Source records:

+++++

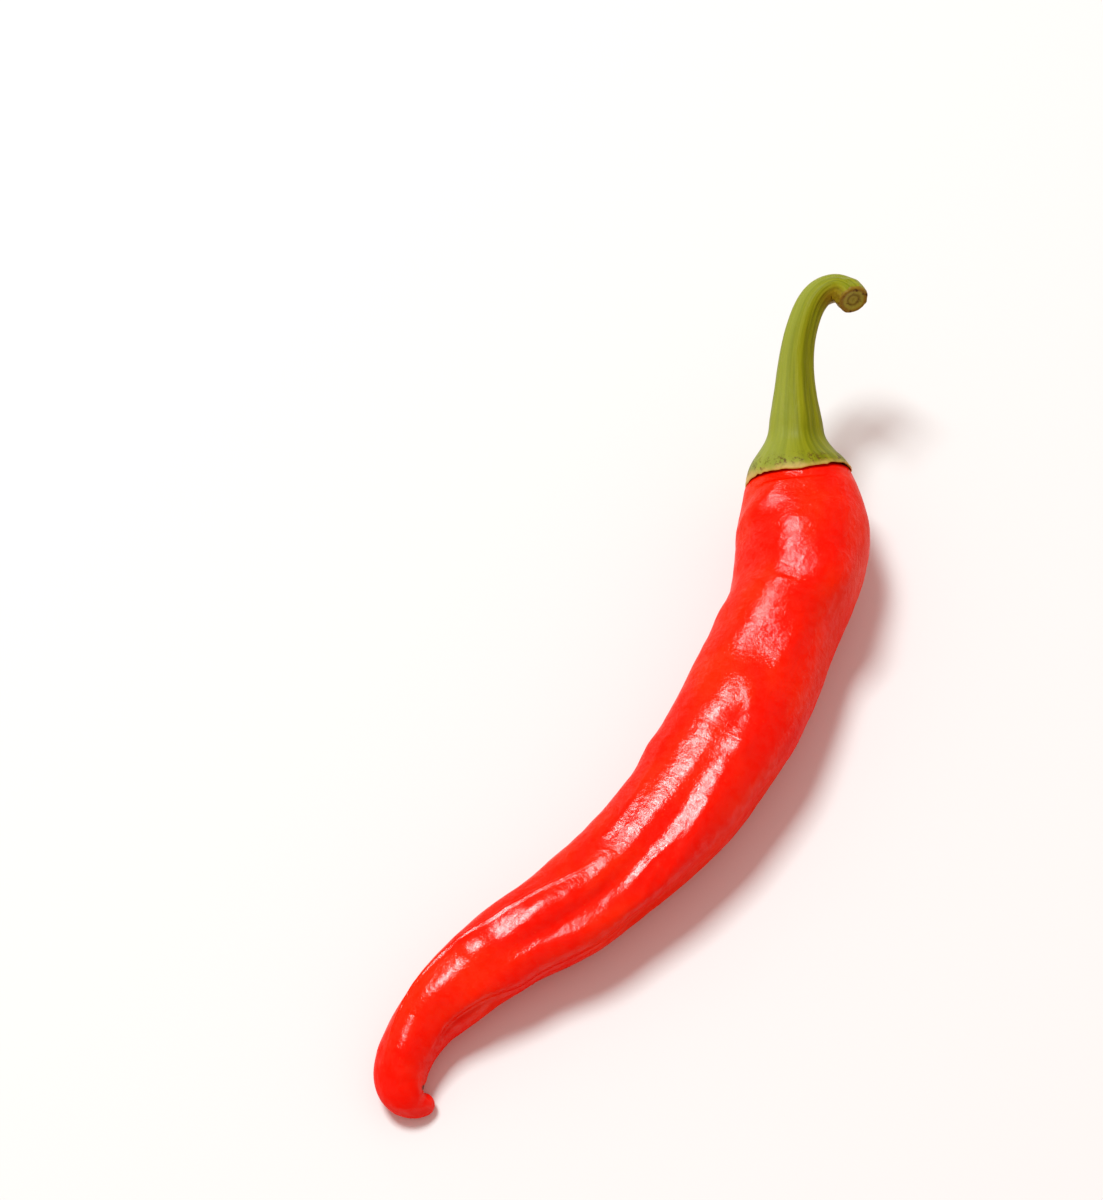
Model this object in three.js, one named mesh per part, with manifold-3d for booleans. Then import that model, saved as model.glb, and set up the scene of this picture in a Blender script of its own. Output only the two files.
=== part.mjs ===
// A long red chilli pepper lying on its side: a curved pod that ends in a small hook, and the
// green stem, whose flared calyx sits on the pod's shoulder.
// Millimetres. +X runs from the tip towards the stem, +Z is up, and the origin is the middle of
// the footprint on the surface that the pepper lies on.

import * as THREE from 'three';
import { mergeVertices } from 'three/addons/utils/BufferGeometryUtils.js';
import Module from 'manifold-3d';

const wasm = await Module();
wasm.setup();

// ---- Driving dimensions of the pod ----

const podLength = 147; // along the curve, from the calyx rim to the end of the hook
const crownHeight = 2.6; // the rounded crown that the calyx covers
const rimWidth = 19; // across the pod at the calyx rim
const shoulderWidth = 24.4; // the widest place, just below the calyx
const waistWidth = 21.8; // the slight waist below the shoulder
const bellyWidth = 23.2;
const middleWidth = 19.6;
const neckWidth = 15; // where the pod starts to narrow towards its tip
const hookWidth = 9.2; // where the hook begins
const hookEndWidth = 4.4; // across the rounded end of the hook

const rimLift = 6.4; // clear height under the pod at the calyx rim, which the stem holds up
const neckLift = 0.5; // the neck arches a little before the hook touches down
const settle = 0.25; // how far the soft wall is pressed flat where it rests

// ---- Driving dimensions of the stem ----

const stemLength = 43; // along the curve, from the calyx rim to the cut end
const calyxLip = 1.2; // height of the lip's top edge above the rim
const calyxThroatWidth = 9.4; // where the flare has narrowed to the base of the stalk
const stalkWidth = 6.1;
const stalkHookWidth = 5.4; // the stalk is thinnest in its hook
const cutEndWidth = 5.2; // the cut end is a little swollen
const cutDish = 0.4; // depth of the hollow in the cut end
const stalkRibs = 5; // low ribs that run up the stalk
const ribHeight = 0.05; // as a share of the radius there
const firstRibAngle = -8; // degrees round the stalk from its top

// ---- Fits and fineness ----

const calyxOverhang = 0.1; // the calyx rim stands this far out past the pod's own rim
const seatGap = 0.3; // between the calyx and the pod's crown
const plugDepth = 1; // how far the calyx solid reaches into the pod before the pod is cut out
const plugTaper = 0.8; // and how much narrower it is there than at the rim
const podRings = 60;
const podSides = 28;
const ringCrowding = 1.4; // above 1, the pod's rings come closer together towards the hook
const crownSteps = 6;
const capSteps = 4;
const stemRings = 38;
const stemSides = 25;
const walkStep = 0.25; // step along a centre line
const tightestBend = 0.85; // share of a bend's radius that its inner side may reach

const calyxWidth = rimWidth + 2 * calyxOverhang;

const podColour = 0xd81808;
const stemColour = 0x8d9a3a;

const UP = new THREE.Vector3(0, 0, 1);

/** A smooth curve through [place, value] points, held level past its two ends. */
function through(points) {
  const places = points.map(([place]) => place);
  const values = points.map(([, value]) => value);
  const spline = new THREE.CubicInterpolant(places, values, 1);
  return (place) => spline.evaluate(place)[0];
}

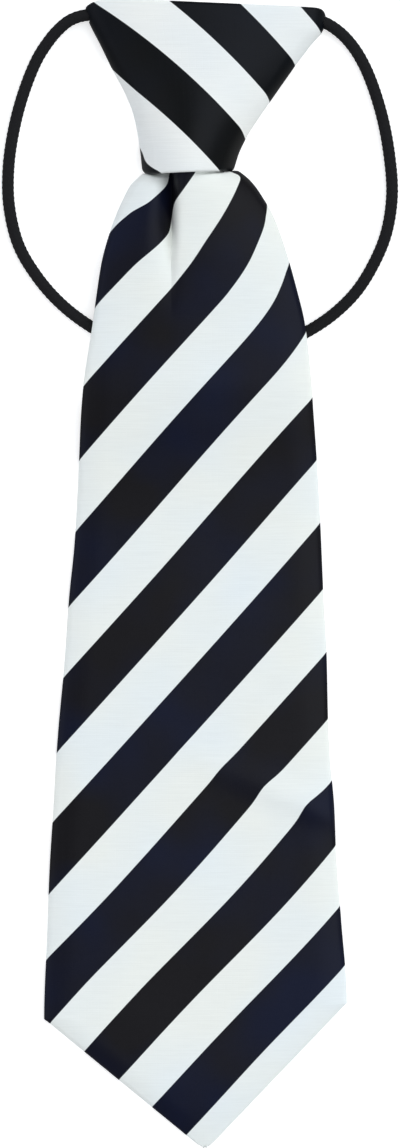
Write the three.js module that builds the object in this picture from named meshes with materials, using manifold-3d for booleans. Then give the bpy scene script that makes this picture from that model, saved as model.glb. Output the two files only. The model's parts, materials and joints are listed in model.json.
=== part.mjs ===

+++++

What you need to do:
Word for word, please print every line from the beginning of the records to the line bearing "dimensions of the pod", counting both ends and stopping there.

Finished exercise:
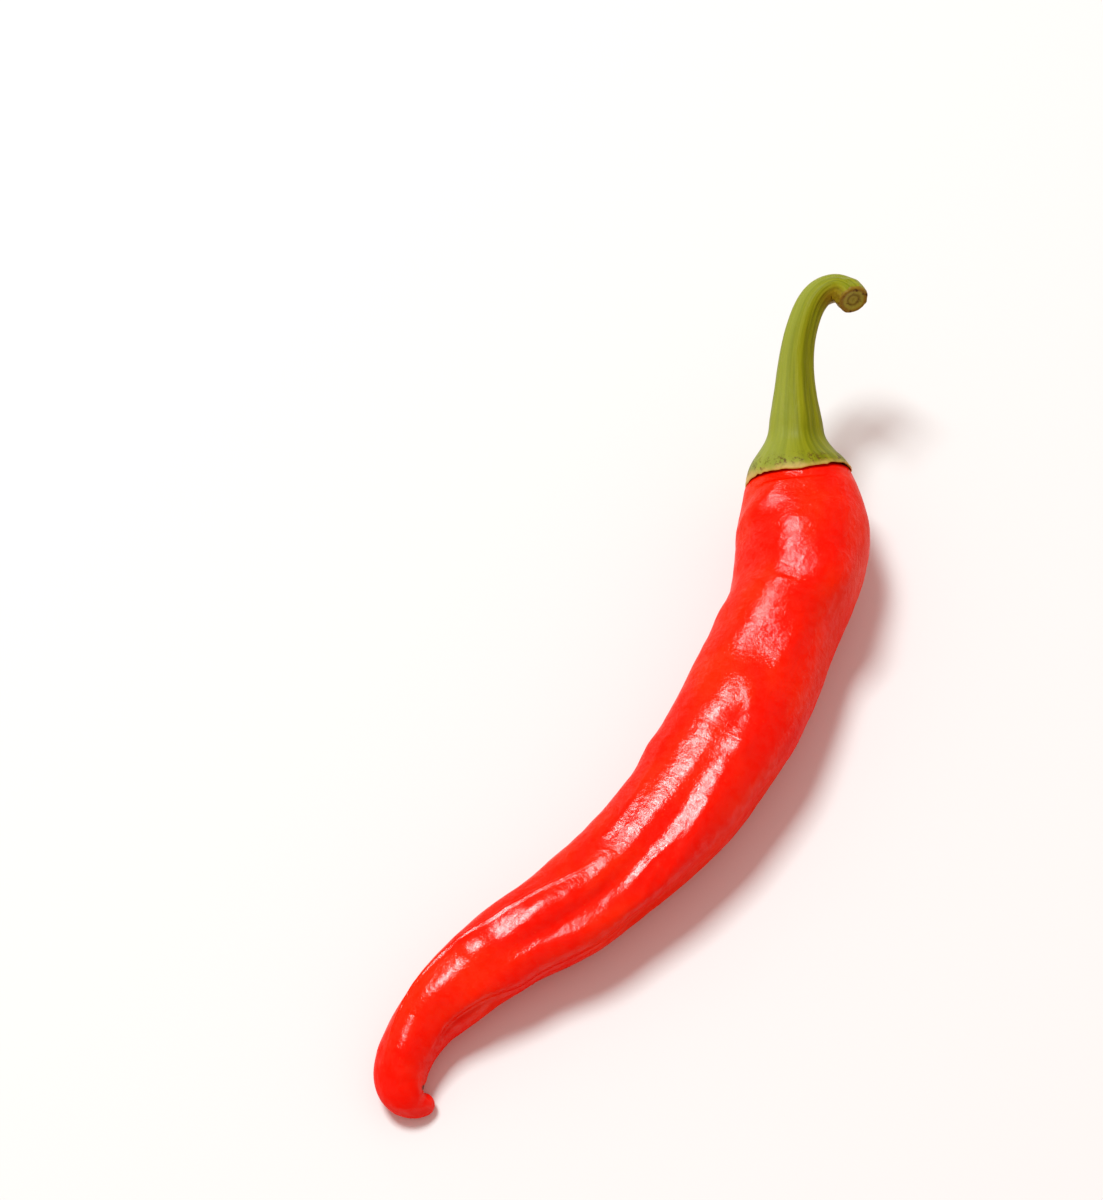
Model this object in three.js, one named mesh per part, with manifold-3d for booleans. Then import that model, saved as model.glb, and set up the scene of this picture in a Blender script of its own. Output only the two files.
=== part.mjs ===
// A long red chilli pepper lying on its side: a curved pod that ends in a small hook, and the
// green stem, whose flared calyx sits on the pod's shoulder.
// Millimetres. +X runs from the tip towards the stem, +Z is up, and the origin is the middle of
// the footprint on the surface that the pepper lies on.

import * as THREE from 'three';
import { mergeVertices } from 'three/addons/utils/BufferGeometryUtils.js';
import Module from 'manifold-3d';

const wasm = await Module();
wasm.setup();

// ---- Driving dimensions of the pod ----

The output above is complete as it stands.